Alas, Dr. Inboden, you continue the regrettable trend of your fellows in posting nonsense about economic matters.
When Blair became PM in 1997, public spending in the UK was 38.3% of GDP. Ten years later, after some ups and downs, public spending was 38.9% of GDP. See http://www.ukpublicspending.co.uk/uk_20th_century_chart.html#copypaste
Some "reckless trajectory." The numbers you cite represent nothing more than growth of the economy and inflation.
I also take issue with your suggestion that, by being a steadfast partner to President Bush on Iraq, Blair was not standing on the side of the country as a whole. My government (US) betrayed me in its dishonest determination to invade Iraq, and Blair was complicit in that.
Should be:
"I also take issue with your suggestion that, by being a steadfast partner to President Bush on Iraq, Blair was [] standing on the side of the country as a whole. My government (US) betrayed me in its dishonest determination to invade Iraq, and Blair was complicit in that."
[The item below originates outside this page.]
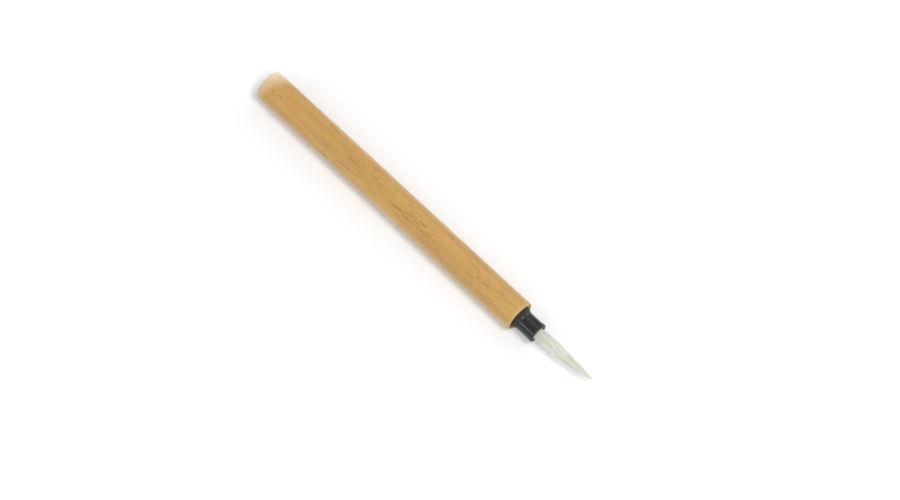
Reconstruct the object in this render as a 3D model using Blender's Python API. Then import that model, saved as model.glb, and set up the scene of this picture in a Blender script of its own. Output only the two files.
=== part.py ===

Well, that's one way of looking at it
Another, obviously, is that relations between Britain and the United States have suffered in the wake of Tony Blair's commitment to a disastrous war in Iraq and an inconclusive one in Afghanistan, both of which went badly due to mistakes by the American administration in whom Blair placed his trust. The fact that this same administration led the American economy off a cliff, taking Britain's with it, didn't help.
There's commitment to the special relationship, and then there's the kind of commitment that doesn't acknowledge anything that happened in the first decade of this century. The first kind created the special relationship, and sustained it across many decades. The second is all about sticking up for George W. Bush, and appeals to maybe 10 Britons by this time.